Post Script: Quantitative Easing:

If I am understanding this concept correctly, the FED is now “creating” debt free money and using it to buy back interest bearing notes from China and elsewhere. So the FED is doing what I suggested in the above article that the Government do. Now, the FED should burn these interest bearing notes that they are purchasing with this FREE money. Eventually the entire National Debt could be done away with in this manner with no cost to the government or the taxpayers and no budget cuts. My guess is that the FED will not do this. It will hold those notes and then resell them at a better time, thus giving any possible profits to the banking system and not the taxpayers. I don't think the FED is allowed to collect interest on its purchase and sales for the government. It collects a fee to cover its expenses.

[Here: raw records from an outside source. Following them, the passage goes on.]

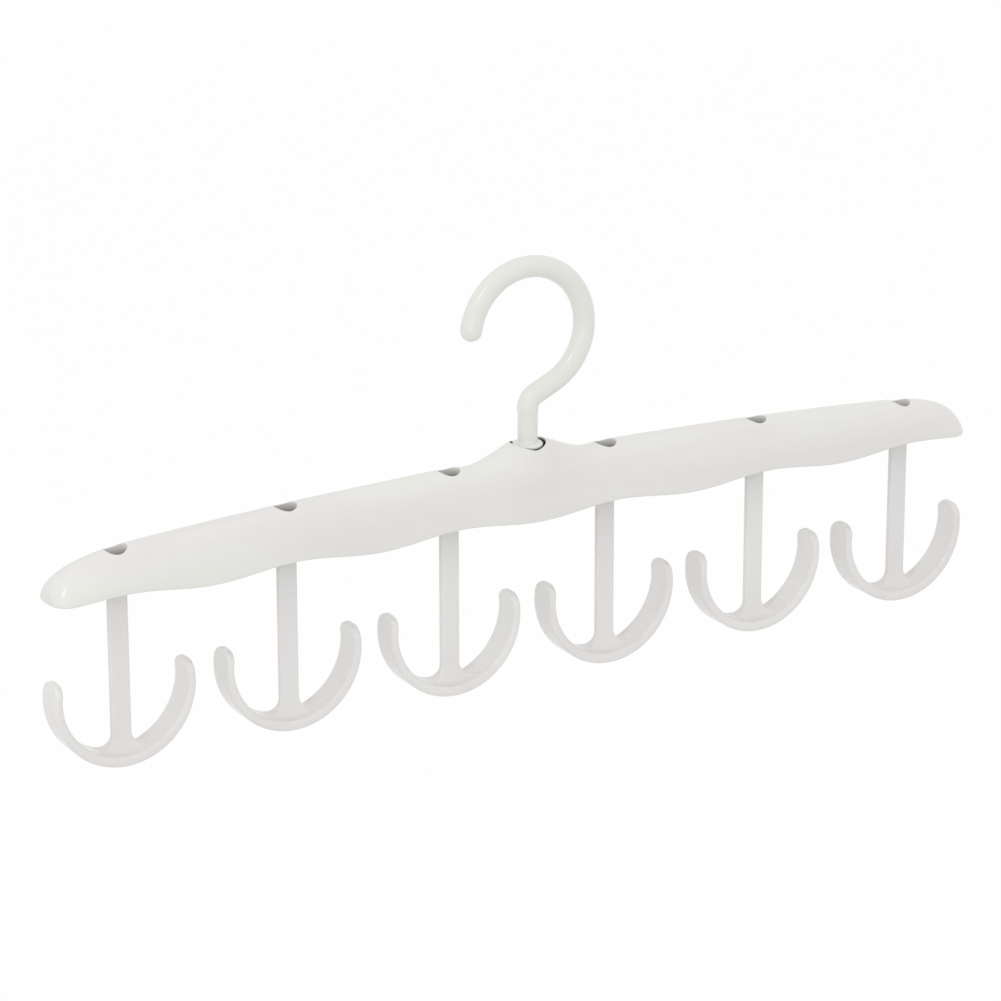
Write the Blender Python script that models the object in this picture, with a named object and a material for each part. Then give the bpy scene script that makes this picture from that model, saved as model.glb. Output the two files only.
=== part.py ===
# Multi-hook hanger: a bowed bar under a swivelling rail hook, with six double hooks turning below it.
# Metres, +Z up, +X along the bar and +Y to its back. The origin is where a rail bears in the hook.

import math

import bmesh
import bpy
from mathutils import Vector

# Clearances
gap = 0.0003                # between pieces that touch or turn in each other
overrun = 0.004             # how far a cutter runs past what it cuts

# Rail hook
ring_radius = 0.0251        # centre line of the ring
ring_lower_radius = 0.0242  # the ring tightens below its middle, on the side of the shank
ring_rod_radius = 0.00425
ring_leave_rod_radius = 0.00415  # the rod thins down towards the bend
ring_tip_angle = 171.5      # degrees from +X to the centre of the rounded tip
ring_leave_angle = 65.0     # degrees below +X where the ring runs out straight
bend_radius = 0.0056        # bend from the straight run into the shank
shank_radius = 0.00387
shank_taper = 0.0020        # the rod thins down to the shank over this length below the bend
shank_length = 0.01327      # from the bend to the collar's dome
collar_radius = 0.00595
collar_height = 0.0042
collar_dome = 0.0010
collar_sink = 0.0022        # the collar's edge lies this far below the hump's top
neck_radius = 0.0030
rail_cap_radius = 0.0070
rail_cap_height = 0.0034
rail_cap_roof = 0.0010      # what is left below the cap's blind bore

# Bar
hook_count = 6
hook_pitch = 0.070
end_overhang = 0.0288       # from the outer hooks to the bar's ends
bar_depth = 0.0216
bar_height = 0.0230         # ridge's line over the mean lower edge, at the middle
bar_fall = 0.0081           # how much lower the ridge's line is at the bar's ends
bar_wall = 0.0020
scallop = 0.0014            # the lower edge rises and falls by this much
hump_height = 0.0063
hump_flat = 0.0013          # half length of the hump's flat top
hump_half_length = 0.0265
hump_dip = 0.00064          # the ridge dips by this much at the hump's foot
hump_dip_end = 0.0336       # where the dip ends, from the middle
hump_shoulder = 0.0120      # where the hump's squarer section ends, from the middle
nose_top_length = 0.0366    # where the ridge starts to round down to the end
nose_side_length = 0.0104   # where the sides start to round in to the end
nose_power = 2.70           # roundness of the ends
section_power = 2.2         # roundness of the bar's section, 2 is an ellipse
hump_power = 3.1            # the same at the hump's top
end_power = 1.62            # the same at the bar's ends
end_round_length = 0.0636   # the section gets rounder over this length at each end

# Inside of the bar
socket_gap = 0.0010         # round the collar
socket_floor = 0.0027
socket_wall = 0.0018
rail_cap_room = 0.0010      # round the cap under the socket
bearing_rise = 0.0060       # underside of the bearings over the mean lower edge
bearing_floor = 0.0025
stem_hole_radius = 0.00435
boss_wall = 0.0016
rib_thickness = 0.0016

# Double hooks
strap_radius = 0.02865      # outer radius
strap_thickness = 0.0031
strap_middle_thickness = 0.0042  # at the lowest point, under the stem
strap_width = 0.0128
strap_edge = 0.0014         # rounding of the strap's edges
arm_rise = 0.0081           # arms over the middle of the half ring, tips included
arm_lean = 6.0              # degrees that the arms' ends lean in
tip_length = 0.0050         # rounded end of an arm
hook_drop = 0.0672          # lowest point of a hook under the bar's mean lower edge
stem_width = 0.0080
stem_thickness = 0.0024
stem_edge = 0.0008
flare_width = 0.0076        # radius of the flare towards the arms
flare_depth = 0.0032        # radius of the flare across the strap
peg_radius = 0.0026
peg_root = 0.0050           # length of the peg that stands on the stem's faces
peg_neck_radius = 0.0020

# Caps on the pegs
stem_cap_gap = 0.0006       # round a cap in its hole
stem_cap_height = 0.0030
stem_cap_roof = 0.0009      # what is left over the cap's blind bore
cap_edge_share = 0.25       # rounding of a cap's edge, of the cap's height

# Facets
rod_sides = 16
hole_sides = 20
section_steps = 14          # along the bar's outline from edge to edge
station_share = 1 / 10      # spacing of the bar's sections, of the hook pitch
nose_steps = 6
ring_steps = 10             # on each side of the ring's top
lower_ring_steps = 7
bend_steps = 5
dome_steps = 4
cap_edge_steps = 3
strap_steps = 16
tip_steps = 4
flare_steps = 5
smooth_angle = math.radians(35)

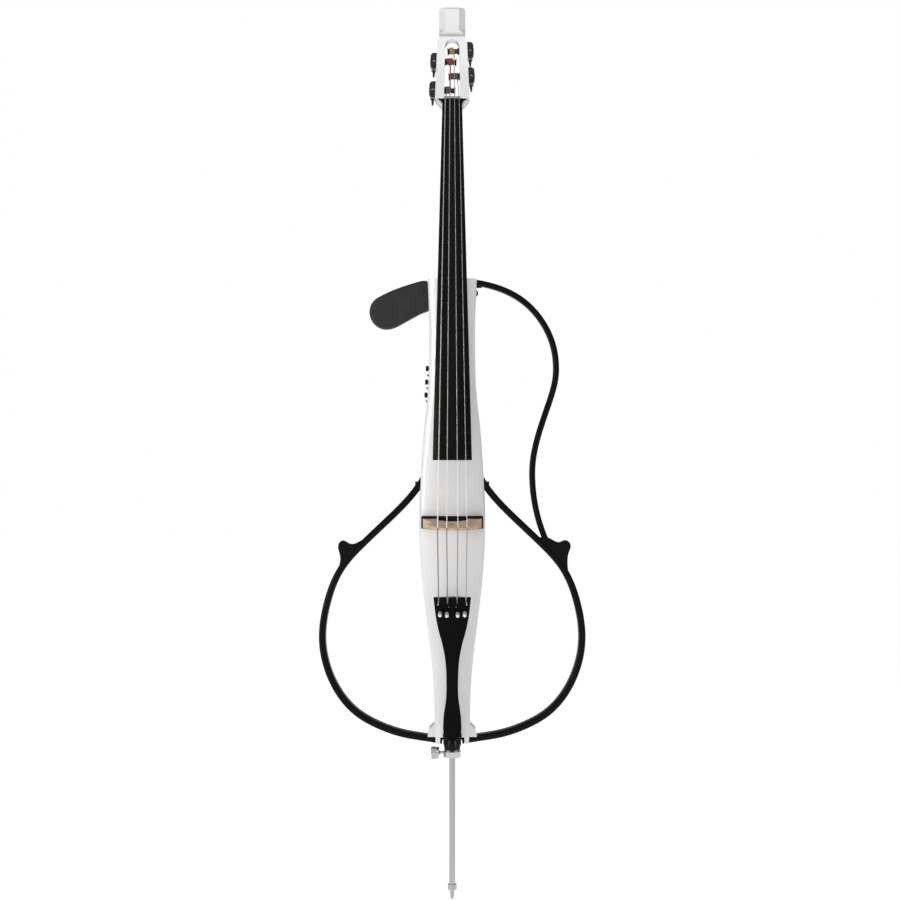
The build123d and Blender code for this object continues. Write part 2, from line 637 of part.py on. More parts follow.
def make_bridge():
    """The maple bridge: its outline across and forward, thinned from the feet up to the crown."""
    foot_y = BASE_BOX[2]

    def at(x, height):
        return (x, foot_y - height)

    top = REST_Y_BRIDGE
    edge_x = 26.5
    crown_edge = (edge_x, top + arch_drop(edge_x))
    right = [
        ThreePointArc((0, top), (edge_x / 2, top + arch_drop(edge_x / 2)), crown_edge),
        Spline(crown_edge, at(29.5, 66), at(36.5, 57), at(38.5, 46), at(33.0, 37), at(34.5, 24),
               at(41.0, 11), at(44.0, 4.5)),
        Line(at(44.0, 4.5), at(47.0, 2.5)),
        Line(at(47.0, 2.5), at(47.0, 0)),
        Line(at(47.0, 0), at(23.0, 0)),
        Line(at(23.0, 0), at(23.0, 2.5)),
        Spline(at(23.0, 2.5), at(25.5, 6.5), at(21.5, 14.5), at(11.0, 21.5), at(0, 23.5),
               tangents=((0.6, -1), (-1, 0))),
        Line(at(0, 23.5), (0, top)),
    ]
    half = make_face(right)
    outline = half + mirror(half, about=Plane.YZ)
    for side in (-1, 1):
        kidney = Pos(side * 25.0, foot_y - 40.0) * Rot(0, 0, side * 18) * Ellipse(4.2, 8.0)
        outline -= kidney
        outline -= Pos(side * 3.4, foot_y - 50.0) * Circle(4.0)
    outline -= make_face(Polyline((-7.1, foot_y - 48.5), (7.1, foot_y - 48.5), (0, foot_y - 37.0), close=True))
    plate = Pos(0, 0, BASE_Z - 20) * extrude(outline, 40)
    taper = Polyline((foot_y, BASE_Z - 8.8), (foot_y, BASE_Z + 6.0), (top - 2, BRIDGE_Z + 1.6),
                     (top - 2, BRIDGE_Z - 1.6), close=True)
    return plate & side_plate(taper, -60, 60)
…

But buying Treasury Notes with cash or increased non-interest bearing currency and destroying them would reduce the debt burden of the country but the increase in currency will be inflationary (initially to China or whoever). But as long as we are in a deflationary cycle this should be fine. But if inflation raises its ugly head (if China dumps the cash on the market for example) the fractional reserve rate could be raised or the money supply tightened here at home or by others with an economic stake in U.S. Dollars. But inflation is not a problem at this point in time and the current tight bank policy is guarding the inflation more than necessary.

None of this though helps create new jobs here at home. This all saves the banks and increases their credibility. The banks are doing what is necessary for the banking industry but whether or not what is good for banks will be good for America is not clear.